The critical action which makes a woman a potential Sotah is "CONCEALMENT" and on that basis it is immaterial whether she is just kissing, touching or making love. What is the point of the husband warning her against "minor" infractions which of themselves are not punishable but become so through cocealment.
My chaver thinks that "touching bodies" etc. is a veiled reference to homosexuality
In my view, the Gemorah is teaching that by warning against actions which are of themselves are of little importance, the husband is preventing his wife from taking the first steps on a slippery slope.
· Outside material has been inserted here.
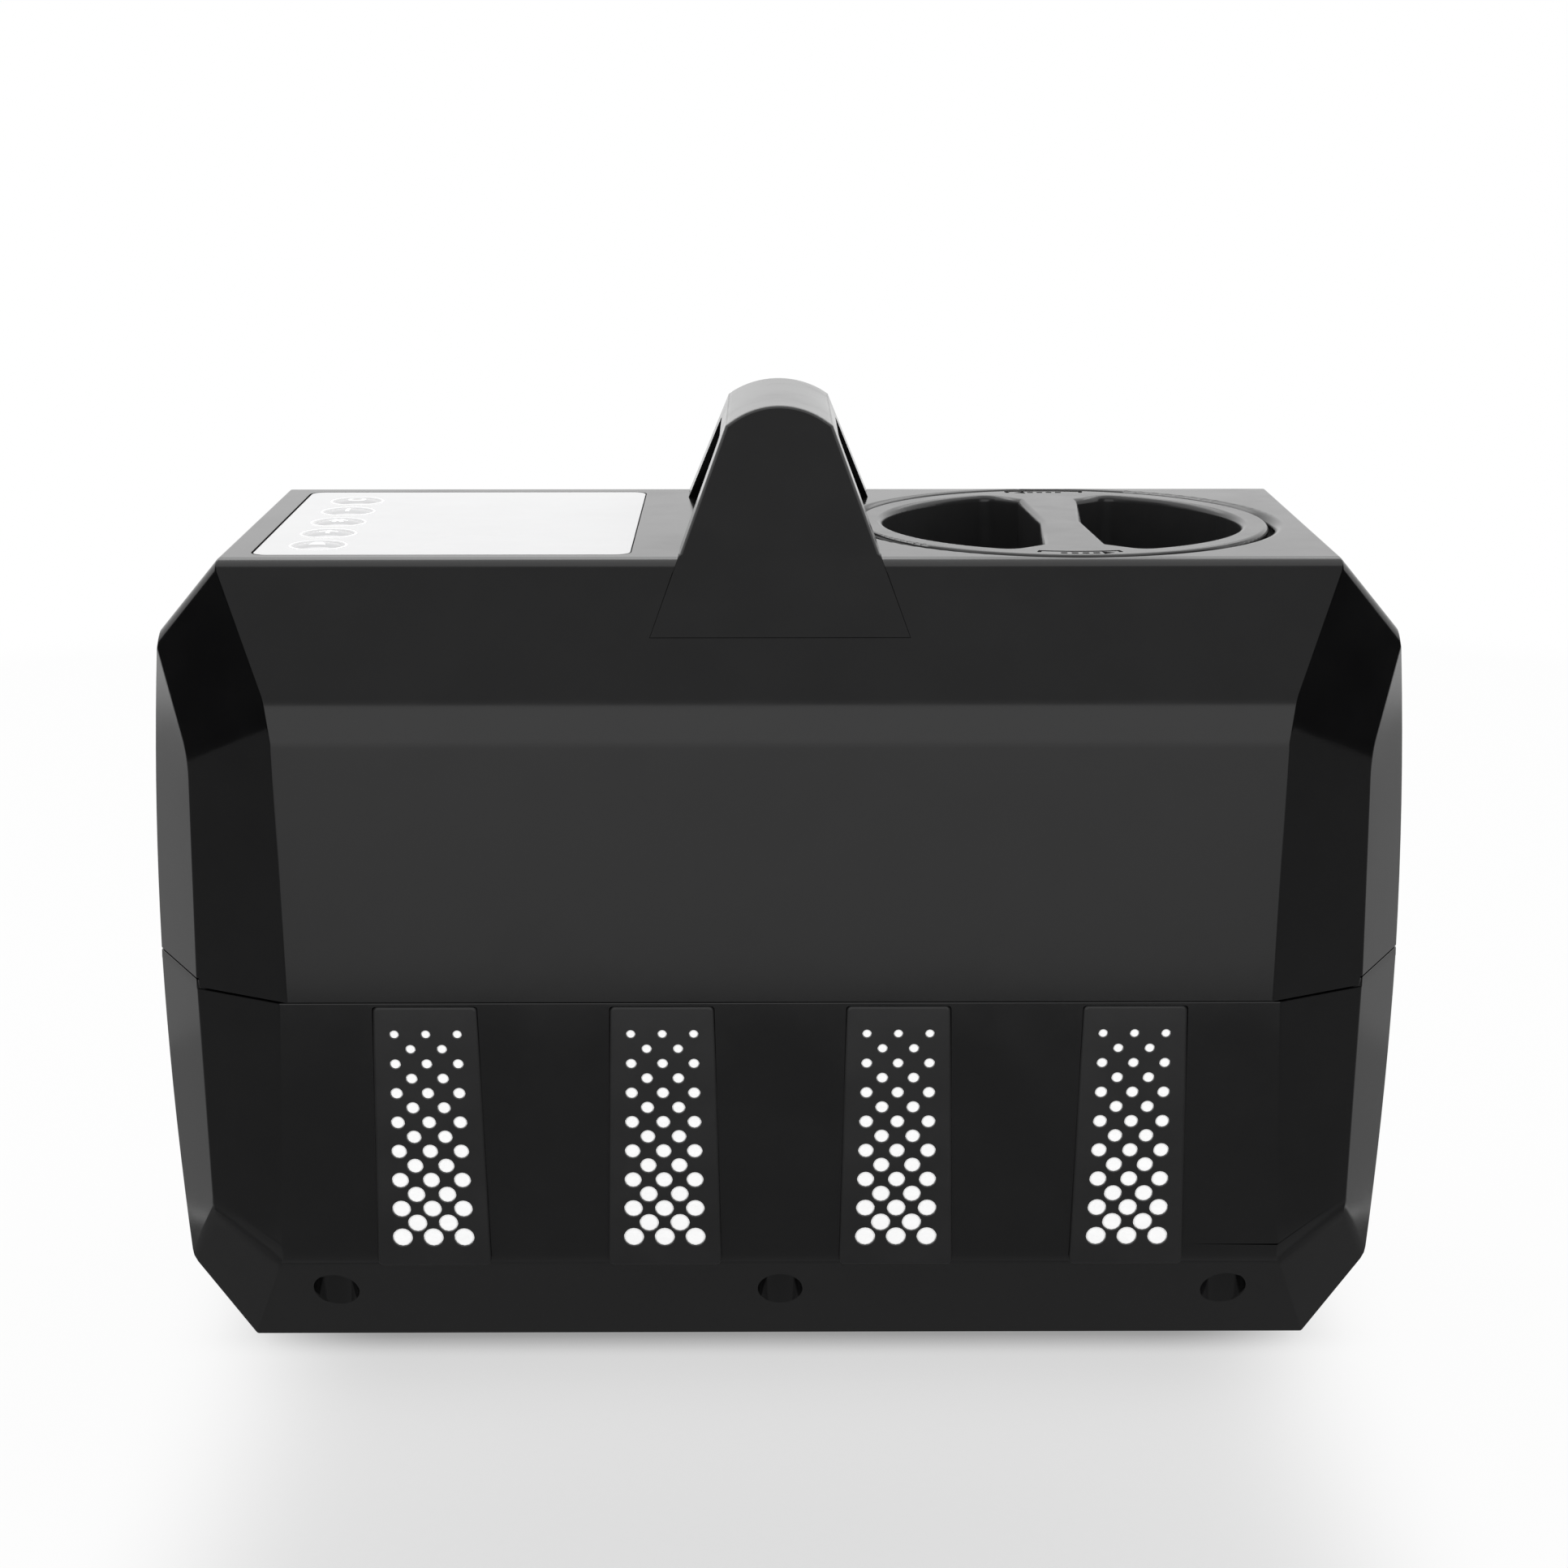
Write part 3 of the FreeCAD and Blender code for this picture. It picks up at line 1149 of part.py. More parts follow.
def heat_sink():
    """Base plate with upright fins facing the fan."""
    half, z = FAN_SIZE / 2, fan_centre_z()
    y0, y1 = fan_face_y() + FAN_T + SEAT_GAP, sink_back()
    base = box(COOLER_X - half, COOLER_X + half, y1 - SINK_BASE_T, y1, z - half, z + half)
    pitch = (FAN_SIZE - FIN_T) / (FIN_COUNT - 1)
    fins = [box(COOLER_X - half + i * pitch, COOLER_X - half + i * pitch + FIN_T, y0, y1 - SINK_BASE_T,
                z - half, z + half) for i in range(FIN_COUNT)]
    return union([base] + fins)


def thermoelectric_module():
    half, z = MODULE_SIZE / 2, fan_centre_z()
    return box(COOLER_X - half, COOLER_X + half, sink_back(), sink_back() + MODULE_T, z - half, z + half)


def block_span():
    y0 = sink_back() + MODULE_T
    return y0, y0 + BLOCK_T


def block_ports():
    return [COOLER_X + PORT_SPREAD, COOLER_X - PORT_SPREAD]


def water_block():
    """Block pressed on the module, with two ports on top."""
    half, z = BLOCK_SIZE / 2, fan_centre_z()
    y0, y1 = block_span()
    block = box(COOLER_X - half, COOLER_X + half, y0, y1, z - half, z + half)
    ports = [cylinder(PORT_R, z + half, z + half + PORT_LENGTH, x, (y0 + y1) / 2) for x in block_ports()]
    bores = [cylinder(PORT_R - TUBE_WALL, z, z + half + PORT_LENGTH + 1, x, (y0 + y1) / 2) for x in block_ports()]
    return union([block] + ports).cut(bores)


def cooler_bracket():
    """Folded sheet: a foot on the base rails, two cheeks and a shelf under the fan and sink."""
    half, z0 = FAN_SIZE / 2 + SEAT_GAP, FLOOR + RIB_T
    front, back = -BASE_HALF_Y + 2 * WALL, block_span()[1]
    shelf_top = BASE + FAN_RISE - SEAT_GAP
    out = half + BRACKET_T
    foot = box(COOLER_X - out, COOLER_X + out, front, back, z0, z0 + BRACKET_T)
    shelf = box(COOLER_X - out, COOLER_X + out, fan_face_y() + FAN_T / 2, back, shelf_top - BRACKET_T, shelf_top)
    cheek = slab_x([(front, z0), (back, z0), (back, shelf_top + FAN_SIZE / 2), (front, shelf_top + FAN_SIZE / 2),
                    (fan_face_y() + FAN_T / 2, shelf_top), (fan_face_y() + FAN_T / 2, shelf_top - BRACKET_T)],
                   COOLER_X + half, COOLER_X + out)
    other = cheek.copy()
    other.translate(Vector(-half - out, 0, 0))
    return union([foot, shelf, cheek, other])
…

We are hanging on your reply!
Another point we have dicussed is the rarity or otherewise of the Sotah ritual. At timse the Gemara seems to imply the it was not infrequent, but given the restrictions surrounding it, and a womman's natural reluctance to suffer such a trial, makes it likely to be an exceptional happening. Is there any historical evidence on this point?
Thank you in anticipation of your help
Ralph Fagelston, Netanya, Israel
(a) The Gemara is teaching want constitutes a Halachicly-effective "Kinuy." While it is correct, as you say, that concealment, or seclusion, is the critical action, the Gemara teaches that warning against other acts (minor ones, as you mention) also constitutes Kinuy, even though she is subject to the laws of Sotah only through seclusion. The reason behind this is likely as you write -- these acts tend to lead to seclusion, and are the "first steps on a slippery slope."
"Touching bodies" is to be understood literally. A woman does not become forbidden to her husband for such relations (although, as any severe act of immorality does, it may serve as valid grounds for divorce).
(b) We are not aware of historical evidence. The Gemara does mention in one or two places an incident involving the process of Sotah. It seems, however, that it was rather rare.